The votive practice at Takht-i Sangin was clearly shaped by the needs of Bactria’s diverse communities and the changing political landscape of the region–it functioned as a platform for their communication with the gods and their individual emotional expression. The high prevalence of certain categories of votive, notably the iron tips of arrows and spears, increasing throughout the use-life of the temple, shows a strong votive tradition at the site that continued across five centuries and many different generations, even through the changing rule of the region. While reconstructing the cult deity or belief from the votives remains fraught, wider evidence from the site suggests a multi-valent place of worship.
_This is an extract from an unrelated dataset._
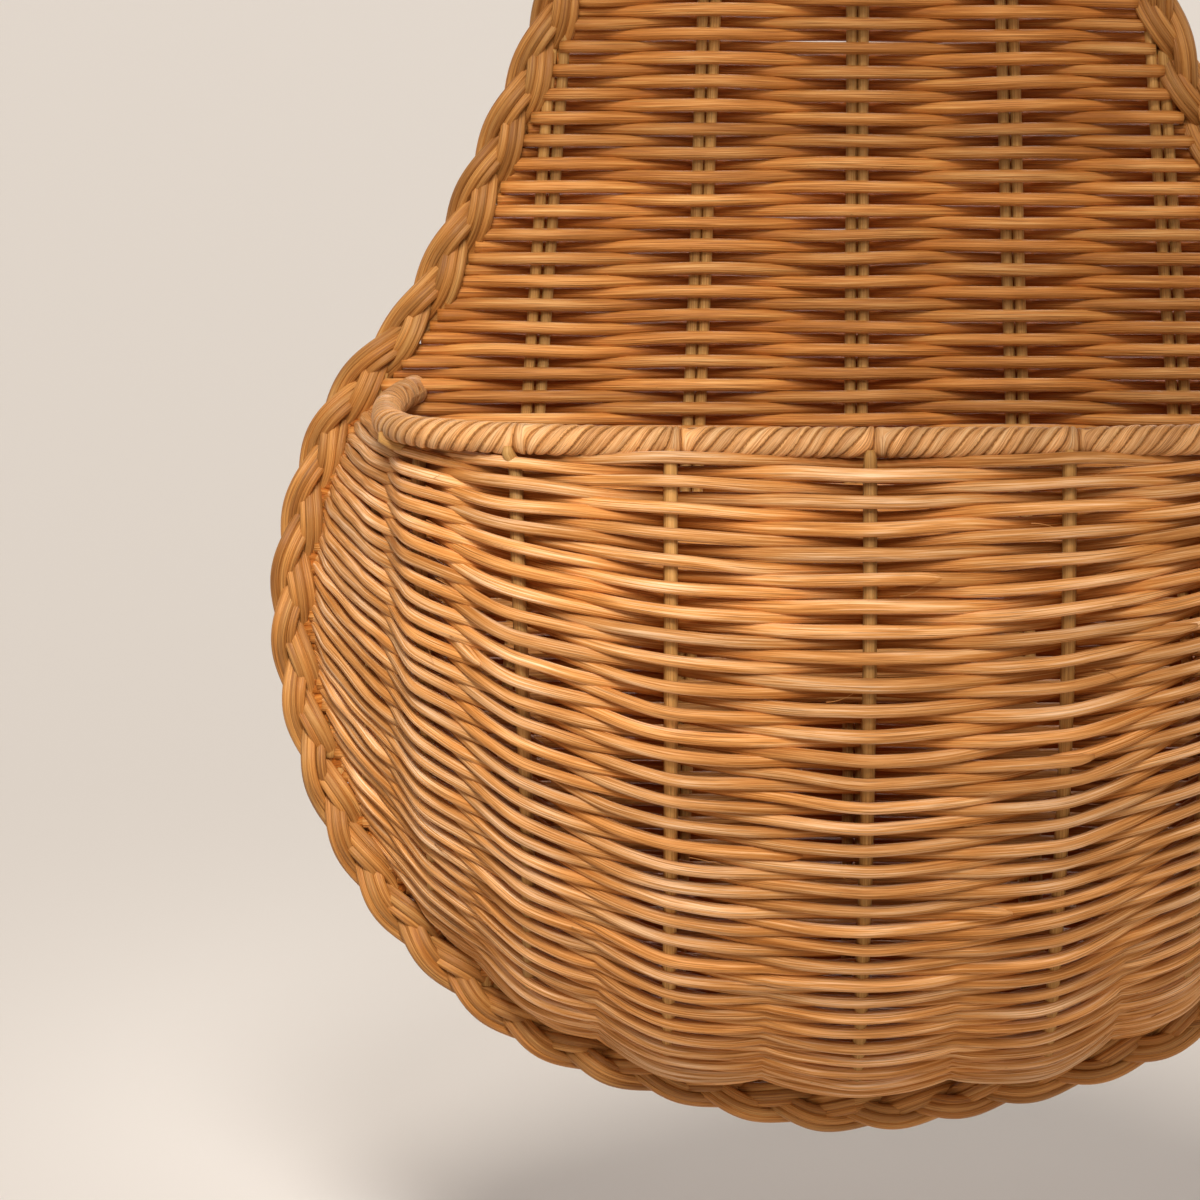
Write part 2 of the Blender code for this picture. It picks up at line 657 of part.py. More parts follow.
def hanging_loop(finish):
    """A closed loop of cane: an eye over the border, two legs behind it, and a bar in front of the middle stakes."""
    half = (LOOP_EYE_WIDTH + LOOP_ROD) / 2
    behind = LOOP_ROD / 2
    front = PANEL_MIDDLE + BACK_ROD / 2 + GAP + LOOP_ROD / 2
    under = PANEL_HEIGHT - BORDER_WIDTH / 2 - LOOP_SEAT - LOOP_ROD / 2
    top = HANG_HEIGHT + LOOP_ROD / 2
    turn = np.linspace(0, math.pi, ARCH_STEPS)
    arch = place(half * np.cos(turn), behind, top - half + half * np.sin(turn))
    bend = np.array(
        [
            place(-half, behind, under + LOOP_ROD / 2),
            place(-half, behind + LOOP_ROD / 4, under),
            place(-half, front, under),
            place(half, front, under),
            place(half, behind + LOOP_ROD / 4, under),
            place(half, behind, under + LOOP_ROD / 2),
        ]
    )
    rod("hanging_loop", np.concatenate([arch, bend]), LOOP_ROD, finish, PARTS, closed=True)


def main():
    clear_scene()
    honey = material("woven_reed_honey", (0.60, 0.36, 0.16), 0.55)
    amber = material("woven_reed_amber", (0.47, 0.26, 0.11), 0.6)
    olive = material("stake_olive", (0.50, 0.36, 0.18), 0.6)
    plait = material("plait_tan", (0.52, 0.30, 0.13), 0.55)
    cane = material("cane_skin", (0.66, 0.43, 0.22), 0.45)
    border_strands(plait)
    back_stakes(olive)
    back_weavers(amber)
    pocket_weavers(honey)
    rim(olive, cane)
    pocket_stakes(olive)
    hanging_loop(cane)


main()
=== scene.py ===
import math

import bpy
import numpy as np
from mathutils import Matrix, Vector


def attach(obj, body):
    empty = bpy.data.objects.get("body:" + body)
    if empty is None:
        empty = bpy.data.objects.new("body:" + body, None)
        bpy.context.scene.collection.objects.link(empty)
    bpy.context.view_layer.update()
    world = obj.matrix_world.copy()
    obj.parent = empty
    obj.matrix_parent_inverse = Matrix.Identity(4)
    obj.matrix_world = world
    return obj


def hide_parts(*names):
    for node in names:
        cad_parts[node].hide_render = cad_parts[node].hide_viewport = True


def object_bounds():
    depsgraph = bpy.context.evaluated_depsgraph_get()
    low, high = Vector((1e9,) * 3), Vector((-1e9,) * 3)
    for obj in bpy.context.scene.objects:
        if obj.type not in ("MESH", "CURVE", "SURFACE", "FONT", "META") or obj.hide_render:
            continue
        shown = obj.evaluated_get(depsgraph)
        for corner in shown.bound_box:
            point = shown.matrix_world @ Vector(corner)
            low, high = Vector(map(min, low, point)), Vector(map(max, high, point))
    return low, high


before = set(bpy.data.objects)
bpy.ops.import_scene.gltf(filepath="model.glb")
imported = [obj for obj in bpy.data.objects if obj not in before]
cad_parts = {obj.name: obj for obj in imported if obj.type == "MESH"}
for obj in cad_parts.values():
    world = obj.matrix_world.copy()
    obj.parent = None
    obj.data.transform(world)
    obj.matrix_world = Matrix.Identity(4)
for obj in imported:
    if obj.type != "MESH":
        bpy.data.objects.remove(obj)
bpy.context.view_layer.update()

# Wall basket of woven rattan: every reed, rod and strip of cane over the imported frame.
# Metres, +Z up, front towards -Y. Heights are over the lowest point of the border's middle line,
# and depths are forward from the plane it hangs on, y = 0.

draw = np.random.default_rng(71)

# Where the basket hangs and how it is seen
HANG_HEIGHT = 0.3562  # height of the nail, which is the frame's origin
PANEL_MIDDLE = 0.0071  # depth of the back panel's middle
AIM_ACROSS, AIM_HEIGHT = -0.06375, 0.1292
DISTANCE, ELEVATION = 1.75, math.radians(7)
VIEW_WIDTH = 0.300  # what the picture takes in at that distance
SENSOR_WIDTH = 36  # millimetres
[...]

Alongside the images of Cybele, Marsyas and Achelous mentioned earlier, we find images of Nana, one of the chief goddesses of the Sogdian-Bactrian pantheon, and even early Hindu iconography on an ivory cylinder representing Samkarsana-Balarama (Rapin 1995, 277ff; Abdullaev 2003, 24; Shenkar 2012, 139). The temple lacks both a central altar and a confirmed cult statue (for debate around a statue base in the courtyard, see Bernard 2015), but provides distinct spaces for purification, open-air sacrifice, and interior spaces for fire rituals.This, alongside the many different deities represented in the votive record, is indicative of the sacred space as shaped by individual need and action–a platform for individual communication between worshipper and deity. The temple itself was deeply rooted in the local landscape and in patterns of seasonality that came with the annual flooding of the river. This rooted nature was likely part of its enduring appeal for communities from the 3rd-century BCE to the 3rd-century CE, despite widespread political disruption in the form of repeated nomadic invasions. Continued dedicatory practice attests to the maintained cultural importance and memory of cult practice in the local imagination, even as the area underwent significant social and political changes.